Человек воспринимает дыхание Божье в глубине своего личного духа – не слухом и не словами, а сердцем: тем таинственным и глубоким чувствилищем, которое мы называем «верою» и «молитвою», а также – вдохновением, совестью, очевидностью, или иным актом созерцающей любви. Испытав что-либо из этого, – одним актом, или многими, долго или кратко, – человек обновляется. Сущность этого обновления состоит в том, что человек, по слову Евангелия, научается быть и жить на земле в качестве земного «сына» Божья. Для этого надо, чтобы человек любил Бога и вместе с Богом любил то совершенное, что Бог любит; и желал Бога и вместе с Богом желал того божественного, чего Бог желает; – и созерцал Бога и Его творения лучом своего сердечного созерцания и стремился узреть то, что Бог зрит в людях и в мире. Пережив это, человек осуществляет и утверждает свою способность – «быть с Богом заодно», любить Его и любить с Ним вместе, желать Его и желать с Ним вместе, созерцать Его и созерцать с Ним вместе. И если человек раз осуществил эту способность, оценил ее смысл и значение, на деле доказал ее и утвердил за собою, то это значит, что он вошел в ткань духовной Предметности мира, приобщился ей и включился в нее. Это значит, что он стал к Богу в отношение «сына» к «Отцу», стал человеческим сыном. Он перестал быть человеком-волком, или просто – «человеком-сыном-земного отца». Он стал человеком, воспринявшим своего Небесного Отца: искрою Его огня, каплею из Его предвечного водомета, ценным камнем из Его сокровищницы, дыханием Его уст; Его органом, Его носителем, Его желанием или храмом, Его сыном, имеющим призвание и право говорить Ему «Отче наш!»…

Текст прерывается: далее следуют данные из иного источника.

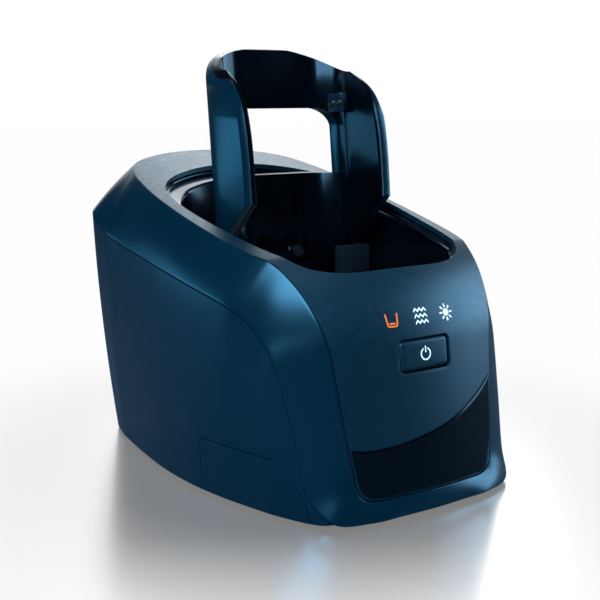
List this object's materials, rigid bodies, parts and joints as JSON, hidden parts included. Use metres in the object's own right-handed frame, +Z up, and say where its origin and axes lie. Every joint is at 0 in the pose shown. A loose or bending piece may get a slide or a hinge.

Вот откуда родится то основное, без чего нет духовной личности: чувство собственного духовного достоинства; это не самомнение, не самоуверенность, не тщеславие, не честолюбие и не гордость, а именно чувство собственного духовного достоинства, в котором уважение к своему духу есть в то же самое время смирение перед лицом Божьим; и это даже не «чувства», ибо чувство неустойчиво и скоро преходяще; это предметная уверенность, доведенная до очевидности, до убеждения, до основы личной жизни. Это не есть повышенная или преувеличенная самооценка, всегда голодающая по чужому признанию; здесь дело не в оценке своего земного состава, но в способности утвердиться в своем сверхземном составе, т. е. установить в себе алтарь Божий и поддерживать на нем огонь Божий (по древнему гимну: «Тебе в сердце алтарь поставим»…), и обратиться к Богу со словом «Отец» и с делами «сына».